DO THIS: Output each entry exactly; skip nothing.

DATA EXCERPTS:
▶

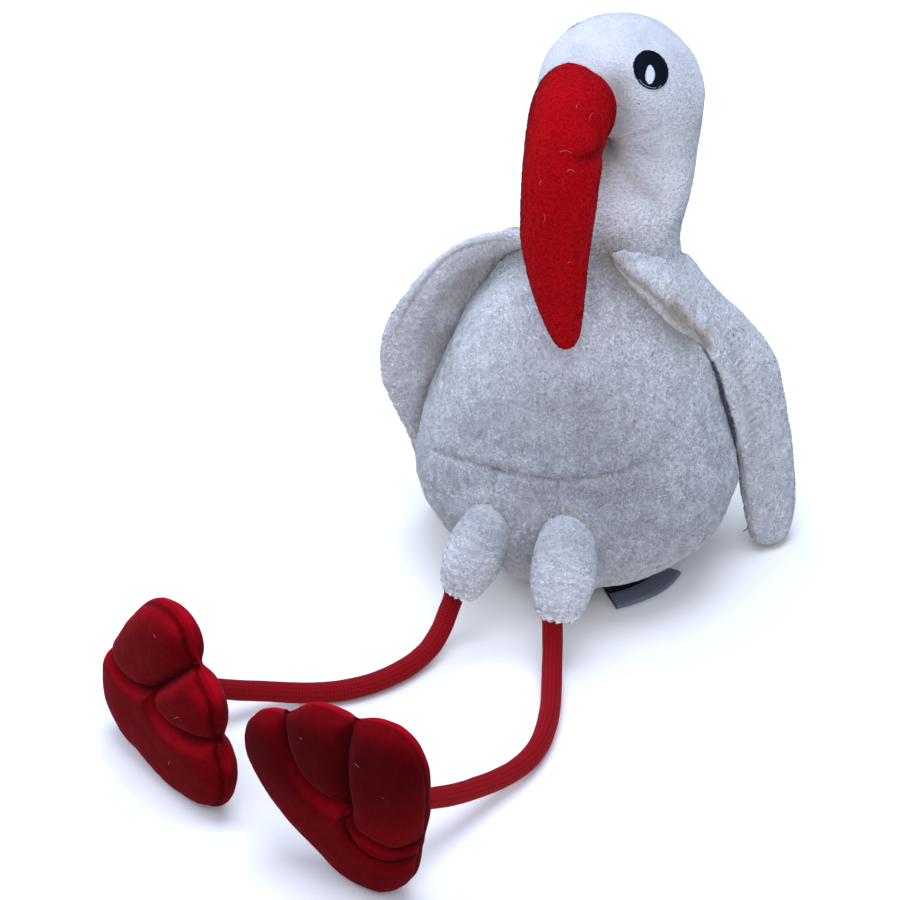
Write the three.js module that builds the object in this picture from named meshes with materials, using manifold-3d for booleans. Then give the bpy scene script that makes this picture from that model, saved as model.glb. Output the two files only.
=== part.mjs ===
// A stuffed toy stork that sits on the floor: pear-shaped body, long bill, floppy wings,
// and two cord legs that end in webbed feet. Millimetres, +Z up, the toy faces -Y.
// The origin is the middle of its seat, on the floor.
import * as THREE from 'three';
import { mergeVertices } from 'three/addons/utils/BufferGeometryUtils.js';
import Module from 'manifold-3d';

const wasm = await Module();
wasm.setup();

// ---- Driving sizes ----
const SEAT_RADIUS = 22;          // flat patch the body rests on
const BELLY_HEIGHT = 45;         // height of the widest ring
const BELLY_RADIUS = 64;
const BODY_DEPTH = 0.96;         // front-to-back size over side-to-side size
const HEAD_HEIGHT = 200;         // height of the middle of the head
const HEAD_RADIUS = 32.2;
const HEAD_CROWN = 31.5;         // middle of the head up to the crown
const NECK_FOOT = 146;           // where the neck starts on the trunk
const NECK_TOP = 180;            // where the head starts on the neck
const CUT = 0.35;                // gap between neighbouring pieces
const FIT = 0.5;                 // how far a piece stops short of the skin it is sewn to
const CORD_RADIUS = 4;
const CORD_SIDES = 10;
const CORD_STEP = 10;            // length of one step of a cord's tube
const EYE_WIDTH = 13;
const EYE_HEIGHT = 16;
const EYE_PROUD = 0.3;           // height of the embroidery over the head
const EYE_SUNK = 0.8;            // depth that the stitches are drawn into the head
const HEAD_TURN = THREE.MathUtils.degToRad(-31);   // the head looks to the toy's right
const HEAD_ROLL = THREE.MathUtils.degToRad(4.5);   // and leans over to the same side
const EYE_SPREAD = THREE.MathUtils.degToRad(78);   // each eye's angle from straight ahead
const EYE_LIFT = THREE.MathUtils.degToRad(38.5);   // each eye's angle above the head's middle
const BILL_TURN = THREE.MathUtils.degToRad(5);     // the bill is sewn on a little off the middle
const BILL_LIFT = THREE.MathUtils.degToRad(11);
const FOOT_LENGTH = 78;
const FOOT_THICKNESS = 21;
const LABEL_WIDTH = 36;

// ---- Materials ----
const fleece = new THREE.MeshStandardMaterial({ color: 0xe9e9f0, roughness: 0.95, metalness: 0 });
const feltRed = new THREE.MeshStandardMaterial({ color: 0xc00d18, roughness: 0.95, metalness: 0 });
const cordRed = new THREE.MeshStandardMaterial({ color: 0xb01020, roughness: 0.9, metalness: 0 });
const velourRed = new THREE.MeshStandardMaterial({ color: 0x96040f, roughness: 0.9, metalness: 0 });
const thread = new THREE.MeshStandardMaterial({ color: 0x0c1420, roughness: 0.6, metalness: 0 });
const ribbon = new THREE.MeshStandardMaterial({ color: 0x6d7078, roughness: 0.8, metalness: 0 });

// ---- Helpers ----
const vec = (x, y, z) => new THREE.Vector3(x, y, z);

// Values between stations [at, value, value, ...], in rising order of `at`, on one smooth curve.
function between(stations, at) {
  const last = stations.length - 2;
  let i = 0;
  while (i < last && at > stations[i + 1][0]) i += 1;
  const slope = (k, c) => {
    const a = stations[Math.max(k - 1, 0)];
    const b = stations[Math.min(k + 1, stations.length - 1)];
    return (b[c] - a[c]) / (b[0] - a[0]);
  };
  const [from, to] = [stations[i], stations[i + 1]];
  const span = to[0] - from[0];
  const t = THREE.MathUtils.clamp((at - from[0]) / span, 0, 1);
  const values = [];
  for (let c = 1; c < from.length; c += 1) {
    const ease = t * t * (3 - 2 * t);
    const leaving = (1 - t) * slope(i, c) * span;
    const arriving = t * slope(i + 1, c) * span;
    values.push(from[c] + (to[c] - from[c]) * ease + t * (1 - t) * (leaving - arriving));
  }
  return values;
}

// A closed solid through rings of points, all with the same count, with a cap on each end.
function loft(rings) {
  const count = rings[0].length;
  const positions = [];
  const index = [];
  for (const ring of rings) for (const p of ring) positions.push(p.x, p.y, p.z);
  for (let r = 0; r + 1 < rings.length; r += 1) {
    for (let k = 0; k < count; k += 1) {
      const a = r * count + k;
      const b = r * count + ((k + 1) % count);
      index.push(a, b, b + count, a, b + count, a + count);
    }
  }
  const cap = (ring, base, flip) => {
    const middle = ring.reduce((sum, p) => sum.add(p), vec(0, 0, 0)).divideScalar(count);
    const hub = positions.length / 3;
    positions.push(middle.x, middle.y, middle.z);
    for (let k = 0; k < count; k += 1) {
      const a = base + k;
      const b = base + ((k + 1) % count);
      if (flip) index.push(hub, b, a);
      else index.push(hub, a, b);
    }
  };
  cap(rings[0], 0, true);
  cap(rings[rings.length - 1], (rings.length - 1) * count, false);
  const geometry = new THREE.BufferGeometry();
  geometry.setAttribute('position', new THREE.Float32BufferAttribute(positions, 3));
  geometry.setIndex(index);
  return facingOut(geometry);
}

function signedVolume(geometry) {
  const p = geometry.getAttribute('position');
  const index = geometry.getIndex();
  const corner = (i) => new THREE.Vector3().fromBufferAttribute(p, index.getX(i));
  let volume = 0;
  for (let i = 0; i < index.count; i += 3) {
    volume += corner(i).dot(corner(i + 1).cross(corner(i + 2))) / 6;
  }
  return volume;
}

function facingOut(geometry) {
  if (signedVolume(geometry) > 0) return geometry;
  const index = Array.from(geometry.getIndex().array);
  for (let i = 0; i < index.length; i += 3) [index[i], index[i + 1]] = [index[i + 1], index[i]];
  geometry.setIndex(index);
  return geometry;
}

function toSolid(geometry) {
  const bare = geometry.clone();
  bare.deleteAttribute('normal');
  bare.deleteAttribute('uv');
  const merged = mergeVertices(bare, 1e-4);
  return new wasm.Manifold(new wasm.Mesh({
    numProp: 3,
    vertProperties: new Float32Array(merged.getAttribute('position').array),
    triVerts: new Uint32Array(merged.getIndex().array),
  }));
}

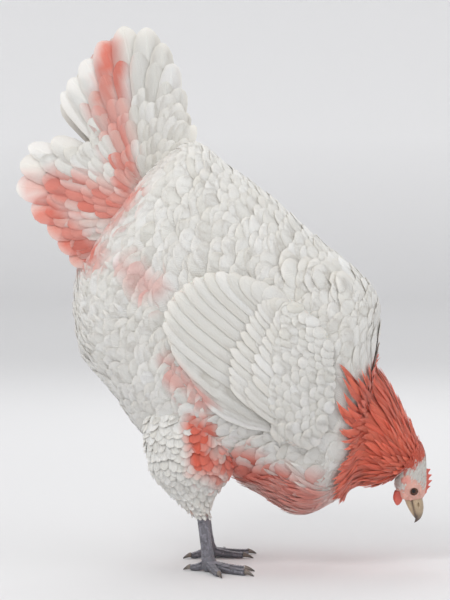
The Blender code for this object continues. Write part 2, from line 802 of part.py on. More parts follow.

◀

OUTPUT OF THE EXERCISE:
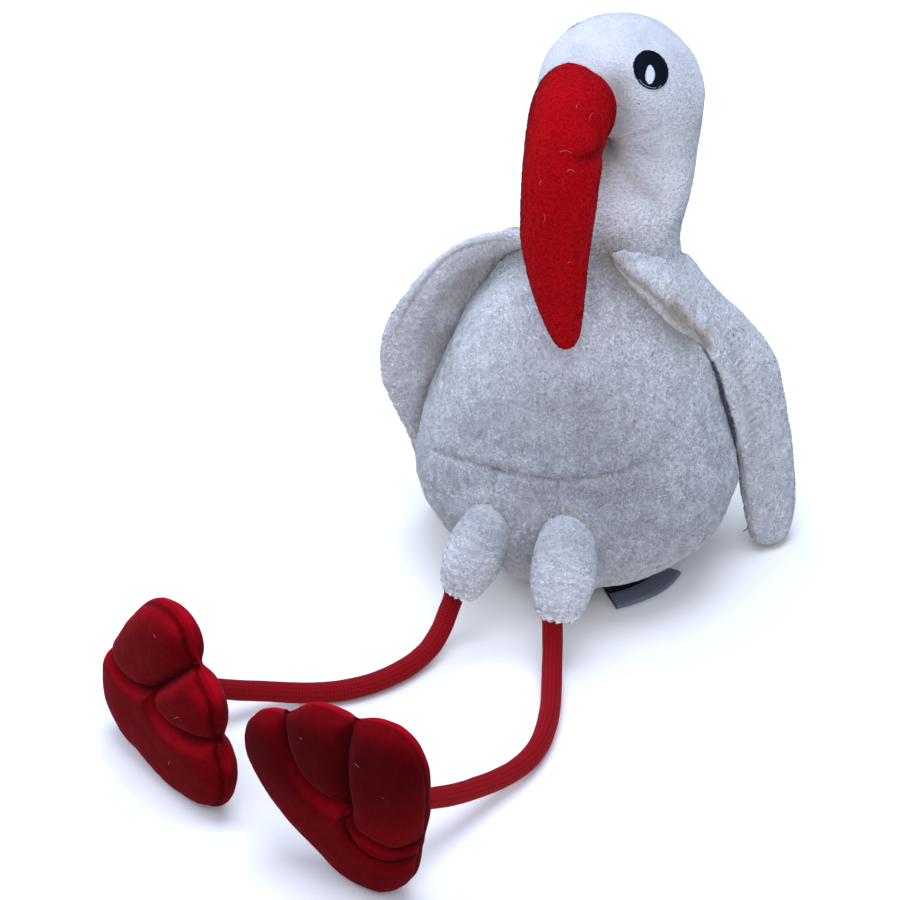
Write the three.js module that builds the object in this picture from named meshes with materials, using manifold-3d for booleans. Then give the bpy scene script that makes this picture from that model, saved as model.glb. Output the two files only.
=== part.mjs ===
// A stuffed toy stork that sits on the floor: pear-shaped body, long bill, floppy wings,
// and two cord legs that end in webbed feet. Millimetres, +Z up, the toy faces -Y.
// The origin is the middle of its seat, on the floor.
import * as THREE from 'three';
import { mergeVertices } from 'three/addons/utils/BufferGeometryUtils.js';
import Module from 'manifold-3d';

const wasm = await Module();
wasm.setup();

// ---- Driving sizes ----
const SEAT_RADIUS = 22;          // flat patch the body rests on
const BELLY_HEIGHT = 45;         // height of the widest ring
const BELLY_RADIUS = 64;
const BODY_DEPTH = 0.96;         // front-to-back size over side-to-side size
const HEAD_HEIGHT = 200;         // height of the middle of the head
const HEAD_RADIUS = 32.2;
const HEAD_CROWN = 31.5;         // middle of the head up to the crown
const NECK_FOOT = 146;           // where the neck starts on the trunk
const NECK_TOP = 180;            // where the head starts on the neck
const CUT = 0.35;                // gap between neighbouring pieces
const FIT = 0.5;                 // how far a piece stops short of the skin it is sewn to
const CORD_RADIUS = 4;
const CORD_SIDES = 10;
const CORD_STEP = 10;            // length of one step of a cord's tube
const EYE_WIDTH = 13;
const EYE_HEIGHT = 16;
const EYE_PROUD = 0.3;           // height of the embroidery over the head
const EYE_SUNK = 0.8;            // depth that the stitches are drawn into the head
const HEAD_TURN = THREE.MathUtils.degToRad(-31);   // the head looks to the toy's right
const HEAD_ROLL = THREE.MathUtils.degToRad(4.5);   // and leans over to the same side
const EYE_SPREAD = THREE.MathUtils.degToRad(78);   // each eye's angle from straight ahead
const EYE_LIFT = THREE.MathUtils.degToRad(38.5);   // each eye's angle above the head's middle
const BILL_TURN = THREE.MathUtils.degToRad(5);     // the bill is sewn on a little off the middle
const BILL_LIFT = THREE.MathUtils.degToRad(11);
const FOOT_LENGTH = 78;
const FOOT_THICKNESS = 21;
const LABEL_WIDTH = 36;

// ---- Materials ----
const fleece = new THREE.MeshStandardMaterial({ color: 0xe9e9f0, roughness: 0.95, metalness: 0 });
const feltRed = new THREE.MeshStandardMaterial({ color: 0xc00d18, roughness: 0.95, metalness: 0 });
const cordRed = new THREE.MeshStandardMaterial({ color: 0xb01020, roughness: 0.9, metalness: 0 });
const velourRed = new THREE.MeshStandardMaterial({ color: 0x96040f, roughness: 0.9, metalness: 0 });
const thread = new THREE.MeshStandardMaterial({ color: 0x0c1420, roughness: 0.6, metalness: 0 });
const ribbon = new THREE.MeshStandardMaterial({ color: 0x6d7078, roughness: 0.8, metalness: 0 });

// ---- Helpers ----
const vec = (x, y, z) => new THREE.Vector3(x, y, z);

// Values between stations [at, value, value, ...], in rising order of `at`, on one smooth curve.
function between(stations, at) {
  const last = stations.length - 2;
  let i = 0;
  while (i < last && at > stations[i + 1][0]) i += 1;
  const slope = (k, c) => {
    const a = stations[Math.max(k - 1, 0)];
    const b = stations[Math.min(k + 1, stations.length - 1)];
    return (b[c] - a[c]) / (b[0] - a[0]);
  };
  const [from, to] = [stations[i], stations[i + 1]];
  const span = to[0] - from[0];
  const t = THREE.MathUtils.clamp((at - from[0]) / span, 0, 1);
  const values = [];
  for (let c = 1; c < from.length; c += 1) {
    const ease = t * t * (3 - 2 * t);
    const leaving = (1 - t) * slope(i, c) * span;
    const arriving = t * slope(i + 1, c) * span;
    values.push(from[c] + (to[c] - from[c]) * ease + t * (1 - t) * (leaving - arriving));
  }
  return values;
}

// A closed solid through rings of points, all with the same count, with a cap on each end.
function loft(rings) {
  const count = rings[0].length;
  const positions = [];
  const index = [];
  for (const ring of rings) for (const p of ring) positions.push(p.x, p.y, p.z);
  for (let r = 0; r + 1 < rings.length; r += 1) {
    for (let k = 0; k < count; k += 1) {
      const a = r * count + k;
      const b = r * count + ((k + 1) % count);
      index.push(a, b, b + count, a, b + count, a + count);
    }
  }
  const cap = (ring, base, flip) => {
    const middle = ring.reduce((sum, p) => sum.add(p), vec(0, 0, 0)).divideScalar(count);
    const hub = positions.length / 3;
    positions.push(middle.x, middle.y, middle.z);
    for (let k = 0; k < count; k += 1) {
      const a = base + k;
      const b = base + ((k + 1) % count);
      if (flip) index.push(hub, b, a);
      else index.push(hub, a, b);
    }
  };
  cap(rings[0], 0, true);
  cap(rings[rings.length - 1], (rings.length - 1) * count, false);
  const geometry = new THREE.BufferGeometry();
  geometry.setAttribute('position', new THREE.Float32BufferAttribute(positions, 3));
  geometry.setIndex(index);
  return facingOut(geometry);
}

function signedVolume(geometry) {
  const p = geometry.getAttribute('position');
  const index = geometry.getIndex();
  const corner = (i) => new THREE.Vector3().fromBufferAttribute(p, index.getX(i));
  let volume = 0;
  for (let i = 0; i < index.count; i += 3) {
    volume += corner(i).dot(corner(i + 1).cross(corner(i + 2))) / 6;
  }
  return volume;
}

function facingOut(geometry) {
  if (signedVolume(geometry) > 0) return geometry;
  const index = Array.from(geometry.getIndex().array);
  for (let i = 0; i < index.length; i += 3) [index[i], index[i + 1]] = [index[i + 1], index[i]];
  geometry.setIndex(index);
  return geometry;
}

function toSolid(geometry) {
  const bare = geometry.clone();
  bare.deleteAttribute('normal');
  bare.deleteAttribute('uv');
  const merged = mergeVertices(bare, 1e-4);
  return new wasm.Manifold(new wasm.Mesh({
    numProp: 3,
    vertProperties: new Float32Array(merged.getAttribute('position').array),
    triVerts: new Uint32Array(merged.getIndex().array),
  }));
}

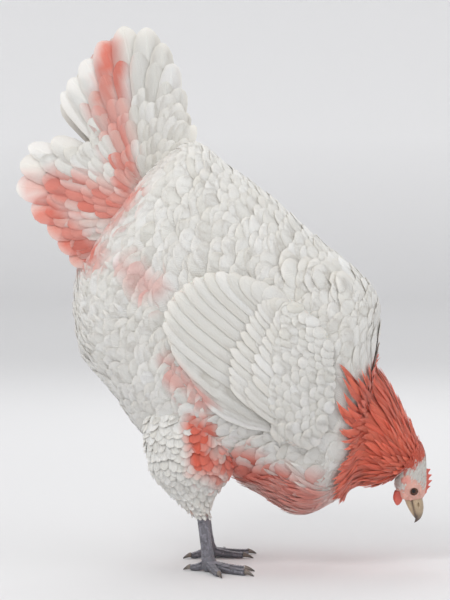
The Blender code for this object continues. Write part 2, from line 802 of part.py on. More parts follow.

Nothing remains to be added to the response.